COLUMN: The wheels on the bus go away

This is my weekly column for the Sunday, Sept. 19, 2010 edition of the Hibbing Daily Tribune.

The wheels on the bus go away
By Aaron J. Brown

The frost glittered off the cold gray highway, yellow lines the warmest part of a crisp winter morning. Bright, flat sunlight beamed off the snow, deadening in the dull, dark tamaracks in the swamps of Zim. Out past these trees, we looked to the distant curve of Highway 7, now named the Bobby Aro highway, the loneliest drive between Duluth and the Iron Range. This was a road named for a polka bandleader running parallel to the train tracks that moved iron ore from the mines to the harbor, out east to the steel mills. This was a very serious road.

My sisters and I huddled at the end of our driveway, shared by our home and our family’s ill-fated junkyard. Our arms stuck out to the side from our thick coats. The faint smell of wood smoke from the neighbor’s stove mixed with the industrial decline from the wreck heaps out back. A monster groaned from the over the southern treeline, out of sight but entirely on our minds.

The highway ran slick, even the driveway tailings had frozen into a dicey surface. The rare passing car moved tentatively. The groaning sound grew louder and from around the corner our school bus emerged luminescent in the sunrise, then fishtailing like a dog in the back of a moving van.

We were young, but not so young as to accept this observation as normal. We knew that the weather was bad and had crowded around the radio listening hopefully for school to be cancelled just minutes earlier. We looked back to the trailer house, knowing that mom was brewing another pot of coffee, readying for her day. If we went back and told her the bus had skidded up at the corner she would have let us stay home. But the bus pulled up and we got on anyway. Because that’s what you do when the bus comes.

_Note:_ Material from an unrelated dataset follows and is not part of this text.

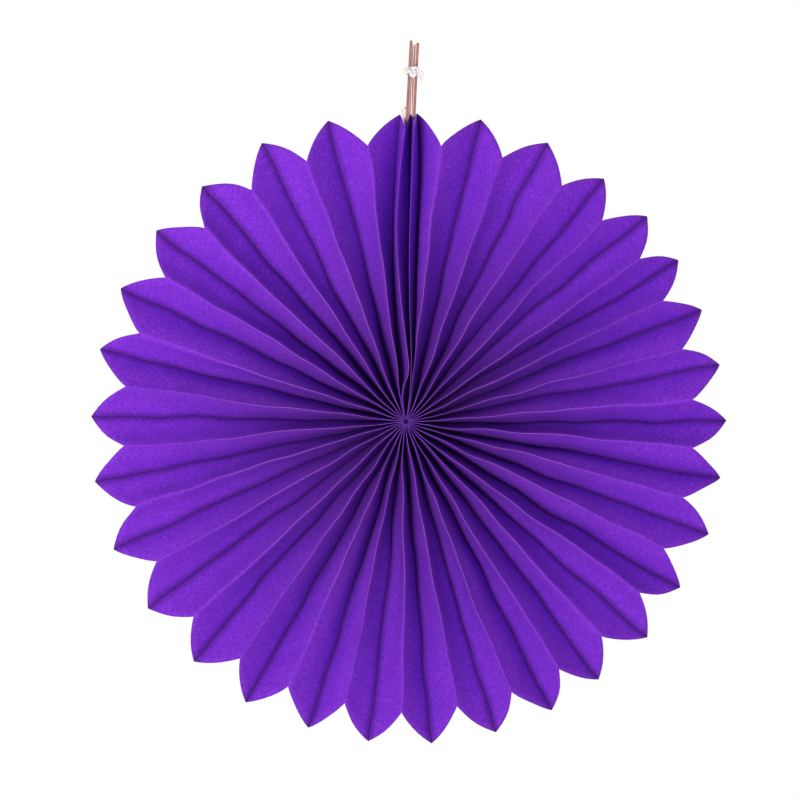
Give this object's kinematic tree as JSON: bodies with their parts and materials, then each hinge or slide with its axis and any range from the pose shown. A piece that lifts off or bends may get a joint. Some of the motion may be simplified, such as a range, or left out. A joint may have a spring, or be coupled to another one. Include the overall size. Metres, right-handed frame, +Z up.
{
  "type": "paper fan rosette",
  "caption": "Round pleated tissue paper fan with pointed petals, opened to a full disc and tied by two card handles with a knotted thread.",
  "frame": {"origin": "centre of the hub, halfway through the depth of the pleats", "axes": "+Z up along the seam as the fan hangs, -Y out of the front, +X to the right as seen from the front"},
  "size_m": [0.25, 0.0184, 0.2777],
  "materials": {
    "tissue": "matte",
    "card": "matte",
    "thread": "matte"
  },
  "bodies": {
    "root": {"pleated_fan": "tissue", "end_card_left": "card", "end_card_right": "card", "hub_thread": "thread", "tie_thread": "thread"}
  },
  "joints": []
}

That year our bus driver was Bob, a craggy Jack Palance figure whose libertarian discipline methods left a loud teenage girl and a hulking thuggish boy in constant struggle for authority over the remaining children. We would be assigned a new driver in years to come, but no driver drove faster than Bob. Later he would drive the extracurricular bus. As an awkward teenager I once professed my desire for a nickname, even suggesting to my friends that I be called “chief.” A low cackle came from up front, as Bob’s eyes peered from the rearview mirror. “OK, then, chief.” I would not be called chief ever again.

I grew up around buses, my family entering the transportation business after the last vestiges of the junkyard had been put to mercifully rest by the Iron Range economy of the 1980s. One of my first paid jobs, which I completed rather poorly, was to wash several buses one afternoon. Always living in the country, busy in school, busy at home, buses were everywhere. Yellow cousins, metal kinfolk.

But a yellow bus rolls down our country dirt road these days, and it is strange. Structurally similar to all the big diesels I’ve come to ride and know, this bus indeed has four wheels, seats that smell of chemicals and a big engine that groans louder with each lost degree on the thermometer. The difference is that this bus appears like a flytrap at the end of our driveway to snatch and then later deposit our kindergartener. And what happens on this bus? Which forgotten, frozen highways will it explore this winter? Where does it go? It may as well fly up over the trees on its way to a school, my kids’ school, where I am a visitor and must report to the office.